INFORMATION PROVIDED:
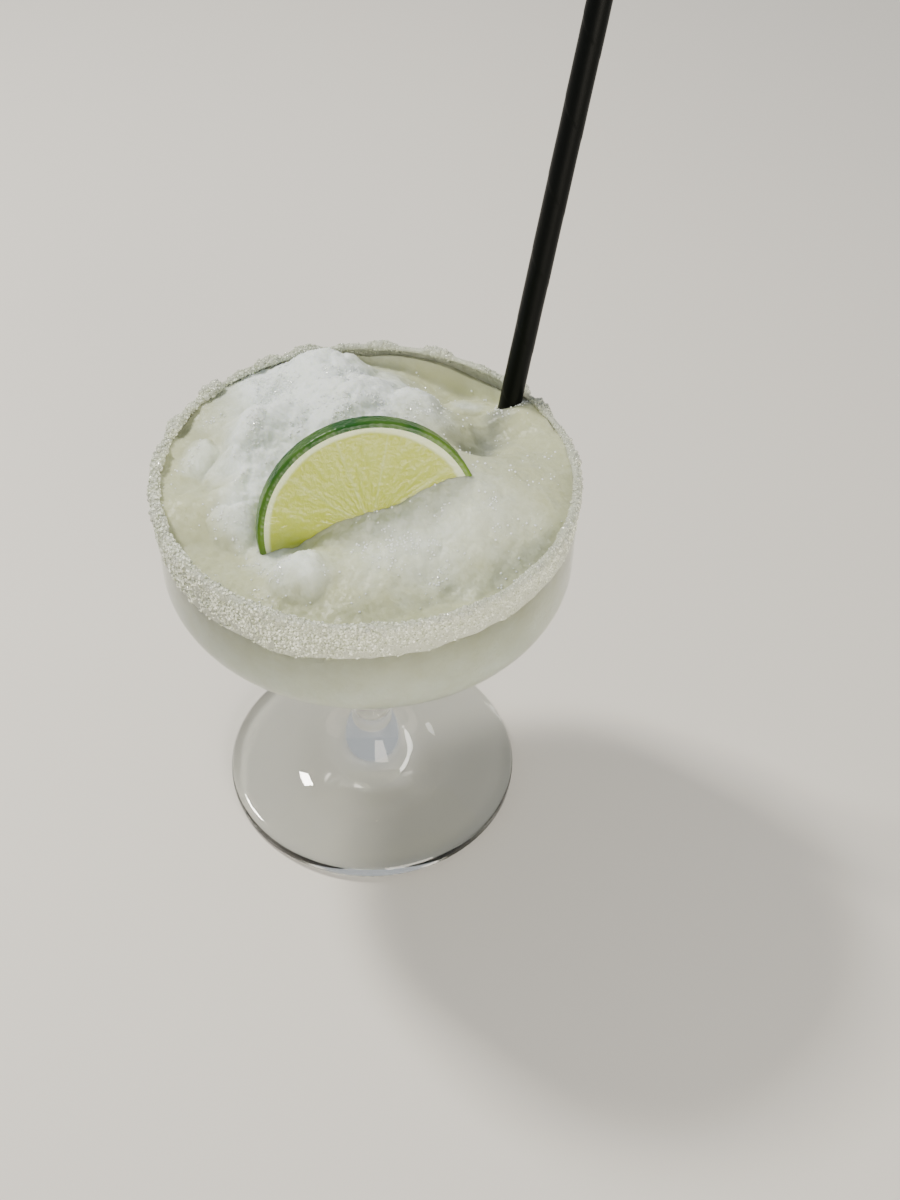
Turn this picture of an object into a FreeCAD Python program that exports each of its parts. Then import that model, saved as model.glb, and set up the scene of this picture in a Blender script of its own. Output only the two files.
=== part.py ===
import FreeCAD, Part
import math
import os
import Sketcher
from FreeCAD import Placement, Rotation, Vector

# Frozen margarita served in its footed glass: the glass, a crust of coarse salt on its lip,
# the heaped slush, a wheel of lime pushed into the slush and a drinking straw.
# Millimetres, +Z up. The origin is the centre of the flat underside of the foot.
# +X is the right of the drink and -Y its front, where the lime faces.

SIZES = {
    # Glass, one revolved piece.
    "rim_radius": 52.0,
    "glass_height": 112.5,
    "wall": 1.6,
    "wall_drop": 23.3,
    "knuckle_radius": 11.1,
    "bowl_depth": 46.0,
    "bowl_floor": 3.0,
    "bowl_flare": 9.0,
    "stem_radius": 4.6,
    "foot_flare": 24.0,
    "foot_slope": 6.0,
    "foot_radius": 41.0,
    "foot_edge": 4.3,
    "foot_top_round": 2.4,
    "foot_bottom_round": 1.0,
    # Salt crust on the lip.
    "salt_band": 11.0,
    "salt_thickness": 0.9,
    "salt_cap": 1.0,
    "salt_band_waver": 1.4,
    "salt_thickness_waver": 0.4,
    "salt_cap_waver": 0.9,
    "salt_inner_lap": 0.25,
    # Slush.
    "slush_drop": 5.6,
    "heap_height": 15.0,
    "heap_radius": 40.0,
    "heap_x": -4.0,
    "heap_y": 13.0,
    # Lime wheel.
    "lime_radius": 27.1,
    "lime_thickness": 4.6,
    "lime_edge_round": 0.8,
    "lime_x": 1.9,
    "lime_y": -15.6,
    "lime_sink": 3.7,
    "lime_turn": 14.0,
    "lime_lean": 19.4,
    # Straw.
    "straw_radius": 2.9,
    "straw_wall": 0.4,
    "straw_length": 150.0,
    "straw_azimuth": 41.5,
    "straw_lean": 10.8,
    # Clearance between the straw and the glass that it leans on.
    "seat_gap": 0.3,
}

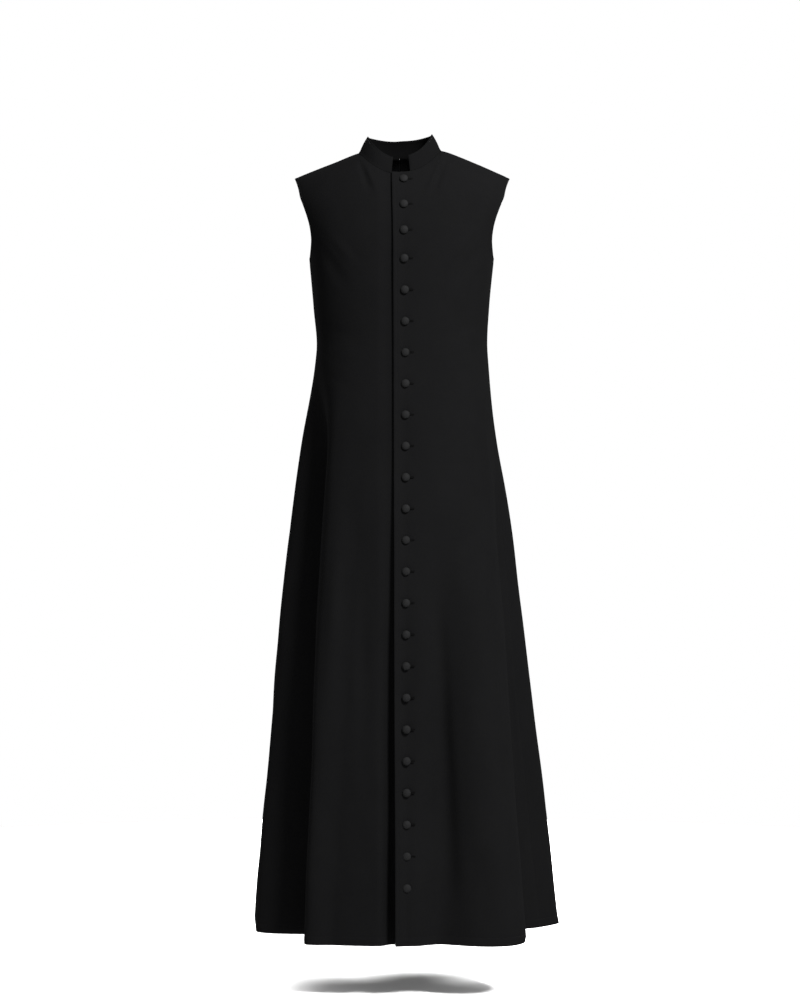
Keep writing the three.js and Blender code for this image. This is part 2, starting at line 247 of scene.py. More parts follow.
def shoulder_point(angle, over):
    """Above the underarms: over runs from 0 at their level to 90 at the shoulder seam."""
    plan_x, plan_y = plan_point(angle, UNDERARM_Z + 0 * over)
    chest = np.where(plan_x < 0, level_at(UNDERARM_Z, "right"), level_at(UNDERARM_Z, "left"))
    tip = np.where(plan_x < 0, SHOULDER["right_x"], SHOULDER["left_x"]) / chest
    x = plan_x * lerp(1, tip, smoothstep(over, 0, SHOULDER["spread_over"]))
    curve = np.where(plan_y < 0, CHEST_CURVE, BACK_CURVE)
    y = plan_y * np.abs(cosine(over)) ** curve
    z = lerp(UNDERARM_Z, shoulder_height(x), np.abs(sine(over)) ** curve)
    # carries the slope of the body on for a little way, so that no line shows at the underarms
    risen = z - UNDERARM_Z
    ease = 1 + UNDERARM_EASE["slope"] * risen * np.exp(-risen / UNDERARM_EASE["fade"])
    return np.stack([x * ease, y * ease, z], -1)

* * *

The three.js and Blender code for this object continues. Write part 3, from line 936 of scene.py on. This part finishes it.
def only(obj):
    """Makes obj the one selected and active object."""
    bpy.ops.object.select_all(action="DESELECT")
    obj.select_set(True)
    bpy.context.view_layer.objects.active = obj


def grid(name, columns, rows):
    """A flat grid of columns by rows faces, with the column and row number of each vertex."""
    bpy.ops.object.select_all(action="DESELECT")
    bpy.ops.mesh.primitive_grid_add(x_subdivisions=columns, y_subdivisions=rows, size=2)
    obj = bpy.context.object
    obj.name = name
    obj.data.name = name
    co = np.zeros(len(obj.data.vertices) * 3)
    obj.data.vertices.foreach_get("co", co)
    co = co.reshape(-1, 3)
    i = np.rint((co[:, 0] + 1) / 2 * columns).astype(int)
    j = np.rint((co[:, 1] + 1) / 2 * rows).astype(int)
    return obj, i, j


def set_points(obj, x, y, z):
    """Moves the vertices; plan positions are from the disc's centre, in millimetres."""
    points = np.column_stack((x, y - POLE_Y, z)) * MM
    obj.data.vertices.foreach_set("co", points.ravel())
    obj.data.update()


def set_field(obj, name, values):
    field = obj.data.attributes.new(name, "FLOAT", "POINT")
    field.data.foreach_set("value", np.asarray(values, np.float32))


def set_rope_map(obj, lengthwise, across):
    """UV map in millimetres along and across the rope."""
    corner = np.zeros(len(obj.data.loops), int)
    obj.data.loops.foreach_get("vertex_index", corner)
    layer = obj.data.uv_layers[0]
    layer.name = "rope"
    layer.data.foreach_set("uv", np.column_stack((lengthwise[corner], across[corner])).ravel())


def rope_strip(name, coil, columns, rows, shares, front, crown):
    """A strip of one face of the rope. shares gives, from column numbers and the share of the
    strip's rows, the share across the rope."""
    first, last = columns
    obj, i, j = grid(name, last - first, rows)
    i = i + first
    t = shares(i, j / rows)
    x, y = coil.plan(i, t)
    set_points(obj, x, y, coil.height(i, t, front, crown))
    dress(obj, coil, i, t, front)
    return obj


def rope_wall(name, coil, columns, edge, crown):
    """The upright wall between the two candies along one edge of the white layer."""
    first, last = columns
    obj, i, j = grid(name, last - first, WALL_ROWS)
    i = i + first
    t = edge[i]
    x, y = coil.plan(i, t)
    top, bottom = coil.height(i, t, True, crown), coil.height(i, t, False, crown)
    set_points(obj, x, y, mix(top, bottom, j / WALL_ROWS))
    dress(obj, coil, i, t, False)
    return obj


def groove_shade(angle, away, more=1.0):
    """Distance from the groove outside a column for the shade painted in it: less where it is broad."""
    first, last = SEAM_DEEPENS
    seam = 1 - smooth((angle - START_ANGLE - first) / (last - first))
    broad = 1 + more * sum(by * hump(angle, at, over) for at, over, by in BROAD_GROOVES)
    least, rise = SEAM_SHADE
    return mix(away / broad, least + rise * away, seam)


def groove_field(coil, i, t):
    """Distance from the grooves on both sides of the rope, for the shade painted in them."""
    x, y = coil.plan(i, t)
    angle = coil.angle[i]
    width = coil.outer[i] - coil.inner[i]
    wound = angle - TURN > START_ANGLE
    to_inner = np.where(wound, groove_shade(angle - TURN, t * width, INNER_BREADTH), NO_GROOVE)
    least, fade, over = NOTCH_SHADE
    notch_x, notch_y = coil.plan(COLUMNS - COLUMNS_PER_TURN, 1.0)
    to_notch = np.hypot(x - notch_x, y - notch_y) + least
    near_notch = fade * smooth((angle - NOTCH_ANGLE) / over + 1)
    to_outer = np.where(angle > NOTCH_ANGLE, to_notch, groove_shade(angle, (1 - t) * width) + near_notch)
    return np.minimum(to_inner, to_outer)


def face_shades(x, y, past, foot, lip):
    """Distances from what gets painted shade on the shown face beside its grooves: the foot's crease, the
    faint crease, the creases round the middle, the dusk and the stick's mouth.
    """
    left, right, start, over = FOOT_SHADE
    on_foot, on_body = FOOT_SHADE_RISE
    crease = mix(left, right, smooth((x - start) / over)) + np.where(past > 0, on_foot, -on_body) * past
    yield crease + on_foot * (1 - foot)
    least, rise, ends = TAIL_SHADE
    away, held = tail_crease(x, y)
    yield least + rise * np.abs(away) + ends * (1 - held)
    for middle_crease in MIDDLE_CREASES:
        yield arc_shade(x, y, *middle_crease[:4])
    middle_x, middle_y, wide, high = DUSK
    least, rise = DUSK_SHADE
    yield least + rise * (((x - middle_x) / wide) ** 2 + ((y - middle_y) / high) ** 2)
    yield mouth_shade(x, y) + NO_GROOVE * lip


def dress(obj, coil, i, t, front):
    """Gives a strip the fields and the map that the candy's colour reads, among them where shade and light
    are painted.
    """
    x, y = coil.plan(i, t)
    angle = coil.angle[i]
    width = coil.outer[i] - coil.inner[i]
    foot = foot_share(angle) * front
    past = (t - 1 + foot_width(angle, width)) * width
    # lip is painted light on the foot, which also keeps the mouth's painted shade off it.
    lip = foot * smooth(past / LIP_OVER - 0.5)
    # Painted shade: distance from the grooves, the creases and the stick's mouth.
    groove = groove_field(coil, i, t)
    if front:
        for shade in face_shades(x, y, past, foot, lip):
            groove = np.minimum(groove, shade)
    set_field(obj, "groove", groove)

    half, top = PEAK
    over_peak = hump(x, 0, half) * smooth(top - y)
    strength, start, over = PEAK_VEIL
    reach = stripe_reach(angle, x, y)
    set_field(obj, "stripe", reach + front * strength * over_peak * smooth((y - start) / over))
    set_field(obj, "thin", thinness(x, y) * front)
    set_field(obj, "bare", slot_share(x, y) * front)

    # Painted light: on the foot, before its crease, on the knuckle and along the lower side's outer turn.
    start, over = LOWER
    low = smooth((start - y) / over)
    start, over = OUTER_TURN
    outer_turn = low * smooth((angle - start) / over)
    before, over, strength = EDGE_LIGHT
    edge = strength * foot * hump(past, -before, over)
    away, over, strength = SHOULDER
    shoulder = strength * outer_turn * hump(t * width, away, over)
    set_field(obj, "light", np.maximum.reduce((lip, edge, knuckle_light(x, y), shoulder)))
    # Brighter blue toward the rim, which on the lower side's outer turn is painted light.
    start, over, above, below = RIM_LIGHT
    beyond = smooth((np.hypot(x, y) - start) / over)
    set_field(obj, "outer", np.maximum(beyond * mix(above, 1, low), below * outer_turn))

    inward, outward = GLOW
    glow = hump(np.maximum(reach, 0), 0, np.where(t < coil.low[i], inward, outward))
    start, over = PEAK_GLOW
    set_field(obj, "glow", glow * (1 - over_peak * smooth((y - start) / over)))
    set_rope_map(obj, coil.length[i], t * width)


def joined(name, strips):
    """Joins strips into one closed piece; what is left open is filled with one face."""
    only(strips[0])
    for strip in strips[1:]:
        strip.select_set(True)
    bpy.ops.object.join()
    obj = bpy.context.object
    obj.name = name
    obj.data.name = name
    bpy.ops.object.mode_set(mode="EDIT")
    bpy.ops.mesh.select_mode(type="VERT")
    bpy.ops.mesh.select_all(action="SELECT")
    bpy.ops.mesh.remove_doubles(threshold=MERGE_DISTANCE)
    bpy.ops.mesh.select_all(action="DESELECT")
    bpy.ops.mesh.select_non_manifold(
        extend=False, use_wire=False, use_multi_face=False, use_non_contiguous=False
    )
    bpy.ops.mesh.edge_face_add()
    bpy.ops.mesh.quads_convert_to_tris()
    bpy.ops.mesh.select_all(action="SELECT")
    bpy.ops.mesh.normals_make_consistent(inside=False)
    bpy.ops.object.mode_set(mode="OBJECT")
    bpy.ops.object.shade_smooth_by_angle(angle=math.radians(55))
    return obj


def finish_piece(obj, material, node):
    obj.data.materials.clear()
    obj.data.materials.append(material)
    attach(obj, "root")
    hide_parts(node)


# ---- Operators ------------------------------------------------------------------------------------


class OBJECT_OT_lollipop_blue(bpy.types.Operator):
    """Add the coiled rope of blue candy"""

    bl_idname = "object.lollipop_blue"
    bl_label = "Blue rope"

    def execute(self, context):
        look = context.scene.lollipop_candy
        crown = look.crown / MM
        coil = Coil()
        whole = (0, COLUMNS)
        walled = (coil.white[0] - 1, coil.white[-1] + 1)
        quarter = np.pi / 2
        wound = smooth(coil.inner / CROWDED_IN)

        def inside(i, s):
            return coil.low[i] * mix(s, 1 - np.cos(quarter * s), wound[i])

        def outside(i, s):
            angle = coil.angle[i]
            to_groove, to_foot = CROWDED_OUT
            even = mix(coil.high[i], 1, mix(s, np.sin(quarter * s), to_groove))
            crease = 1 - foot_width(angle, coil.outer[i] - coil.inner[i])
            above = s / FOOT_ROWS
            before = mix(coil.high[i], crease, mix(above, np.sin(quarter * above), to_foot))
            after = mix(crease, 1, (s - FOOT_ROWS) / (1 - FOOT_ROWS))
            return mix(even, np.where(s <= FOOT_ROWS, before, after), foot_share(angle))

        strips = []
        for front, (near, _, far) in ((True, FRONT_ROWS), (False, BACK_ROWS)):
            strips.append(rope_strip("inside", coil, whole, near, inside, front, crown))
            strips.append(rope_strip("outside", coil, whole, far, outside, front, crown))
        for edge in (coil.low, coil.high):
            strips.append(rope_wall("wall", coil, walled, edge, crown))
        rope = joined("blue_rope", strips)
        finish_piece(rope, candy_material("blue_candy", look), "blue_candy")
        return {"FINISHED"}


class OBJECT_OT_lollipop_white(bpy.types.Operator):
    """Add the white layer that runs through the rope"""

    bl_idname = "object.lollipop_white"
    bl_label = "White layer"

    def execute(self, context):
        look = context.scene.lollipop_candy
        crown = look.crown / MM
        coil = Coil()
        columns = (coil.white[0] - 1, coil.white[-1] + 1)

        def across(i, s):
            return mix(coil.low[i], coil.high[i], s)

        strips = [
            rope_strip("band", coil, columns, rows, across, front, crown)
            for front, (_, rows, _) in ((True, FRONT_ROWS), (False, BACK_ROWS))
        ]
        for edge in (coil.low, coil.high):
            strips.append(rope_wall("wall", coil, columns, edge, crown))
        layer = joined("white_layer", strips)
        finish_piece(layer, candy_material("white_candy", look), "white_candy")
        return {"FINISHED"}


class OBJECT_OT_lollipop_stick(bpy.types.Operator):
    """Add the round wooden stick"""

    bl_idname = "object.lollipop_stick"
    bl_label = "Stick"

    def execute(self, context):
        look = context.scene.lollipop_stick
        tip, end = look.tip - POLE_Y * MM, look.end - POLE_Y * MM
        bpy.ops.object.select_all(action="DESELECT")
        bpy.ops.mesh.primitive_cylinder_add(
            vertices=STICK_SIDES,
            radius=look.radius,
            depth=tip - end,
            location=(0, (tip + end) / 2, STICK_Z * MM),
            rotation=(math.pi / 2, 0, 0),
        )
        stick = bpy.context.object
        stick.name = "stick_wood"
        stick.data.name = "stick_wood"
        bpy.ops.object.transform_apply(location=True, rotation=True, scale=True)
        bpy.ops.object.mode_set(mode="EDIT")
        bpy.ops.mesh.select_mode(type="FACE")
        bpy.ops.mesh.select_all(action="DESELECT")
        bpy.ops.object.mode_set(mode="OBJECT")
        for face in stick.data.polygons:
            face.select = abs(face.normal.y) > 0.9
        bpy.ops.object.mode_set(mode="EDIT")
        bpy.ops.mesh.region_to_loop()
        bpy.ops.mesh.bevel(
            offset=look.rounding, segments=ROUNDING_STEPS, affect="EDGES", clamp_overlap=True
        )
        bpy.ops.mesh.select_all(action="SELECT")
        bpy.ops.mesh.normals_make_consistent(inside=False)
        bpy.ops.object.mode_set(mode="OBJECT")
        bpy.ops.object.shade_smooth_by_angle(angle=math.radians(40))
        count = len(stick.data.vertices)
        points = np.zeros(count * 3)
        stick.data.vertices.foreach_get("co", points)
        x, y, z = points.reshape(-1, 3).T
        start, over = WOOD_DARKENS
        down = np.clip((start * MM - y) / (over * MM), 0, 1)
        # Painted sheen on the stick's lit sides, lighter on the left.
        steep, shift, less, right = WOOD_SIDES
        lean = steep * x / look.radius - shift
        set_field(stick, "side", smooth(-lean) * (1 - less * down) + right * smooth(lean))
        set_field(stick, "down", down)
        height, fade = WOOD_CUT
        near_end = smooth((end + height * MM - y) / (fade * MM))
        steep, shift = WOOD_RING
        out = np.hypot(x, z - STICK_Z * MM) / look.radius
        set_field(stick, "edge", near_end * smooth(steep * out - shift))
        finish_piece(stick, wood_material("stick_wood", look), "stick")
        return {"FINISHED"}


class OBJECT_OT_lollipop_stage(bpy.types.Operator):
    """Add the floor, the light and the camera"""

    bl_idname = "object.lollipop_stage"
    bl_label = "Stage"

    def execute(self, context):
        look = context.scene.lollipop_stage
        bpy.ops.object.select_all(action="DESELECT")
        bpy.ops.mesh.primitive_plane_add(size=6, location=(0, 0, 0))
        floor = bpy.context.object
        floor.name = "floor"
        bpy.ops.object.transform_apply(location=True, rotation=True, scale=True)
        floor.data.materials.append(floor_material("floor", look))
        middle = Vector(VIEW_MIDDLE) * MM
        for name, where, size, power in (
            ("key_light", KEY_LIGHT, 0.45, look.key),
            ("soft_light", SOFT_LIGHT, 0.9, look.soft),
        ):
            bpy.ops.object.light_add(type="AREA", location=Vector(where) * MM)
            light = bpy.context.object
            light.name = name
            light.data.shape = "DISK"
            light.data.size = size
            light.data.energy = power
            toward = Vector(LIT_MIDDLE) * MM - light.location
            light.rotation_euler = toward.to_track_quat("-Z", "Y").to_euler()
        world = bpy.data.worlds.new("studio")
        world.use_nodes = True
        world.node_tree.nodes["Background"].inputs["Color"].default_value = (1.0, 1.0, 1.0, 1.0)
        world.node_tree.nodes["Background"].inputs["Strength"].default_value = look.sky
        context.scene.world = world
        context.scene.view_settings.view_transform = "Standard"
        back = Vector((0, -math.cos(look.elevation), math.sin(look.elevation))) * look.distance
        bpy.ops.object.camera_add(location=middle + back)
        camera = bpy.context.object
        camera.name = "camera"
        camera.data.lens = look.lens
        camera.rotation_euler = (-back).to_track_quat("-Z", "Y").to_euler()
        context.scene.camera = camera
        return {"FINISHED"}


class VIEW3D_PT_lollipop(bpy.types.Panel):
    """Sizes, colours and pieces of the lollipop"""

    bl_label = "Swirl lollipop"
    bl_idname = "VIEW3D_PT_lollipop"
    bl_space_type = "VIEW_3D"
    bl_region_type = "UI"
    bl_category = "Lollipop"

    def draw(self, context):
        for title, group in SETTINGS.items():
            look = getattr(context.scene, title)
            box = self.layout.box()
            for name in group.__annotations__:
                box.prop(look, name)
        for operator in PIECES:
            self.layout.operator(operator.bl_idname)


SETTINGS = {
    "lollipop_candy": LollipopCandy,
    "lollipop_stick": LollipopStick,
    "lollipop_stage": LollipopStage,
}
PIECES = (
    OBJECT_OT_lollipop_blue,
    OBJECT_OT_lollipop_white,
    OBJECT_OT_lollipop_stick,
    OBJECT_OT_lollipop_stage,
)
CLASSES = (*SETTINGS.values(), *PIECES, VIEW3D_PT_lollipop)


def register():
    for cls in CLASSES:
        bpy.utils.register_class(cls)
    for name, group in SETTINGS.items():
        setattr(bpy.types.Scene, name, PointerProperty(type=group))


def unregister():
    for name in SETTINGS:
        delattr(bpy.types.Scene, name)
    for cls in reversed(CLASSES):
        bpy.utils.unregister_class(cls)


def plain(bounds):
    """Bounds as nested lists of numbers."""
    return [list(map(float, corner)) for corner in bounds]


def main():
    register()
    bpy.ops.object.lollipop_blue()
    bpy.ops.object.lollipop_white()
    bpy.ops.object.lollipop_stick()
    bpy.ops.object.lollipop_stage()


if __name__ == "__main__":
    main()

...

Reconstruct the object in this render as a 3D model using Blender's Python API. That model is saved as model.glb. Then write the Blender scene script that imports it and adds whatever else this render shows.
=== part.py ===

TASK INSTRUCTIONS: Print exactly the run of lines that starts at the line with "Turn this picture" and ends at the line with "from FreeCAD import". Leave out every other line.

FINAL ANSWER:
Turn this picture of an object into a FreeCAD Python program that exports each of its parts. Then import that model, saved as model.glb, and set up the scene of this picture in a Blender script of its own. Output only the two files.
=== part.py ===
import FreeCAD, Part
import math
import os
import Sketcher
from FreeCAD import Placement, Rotation, Vector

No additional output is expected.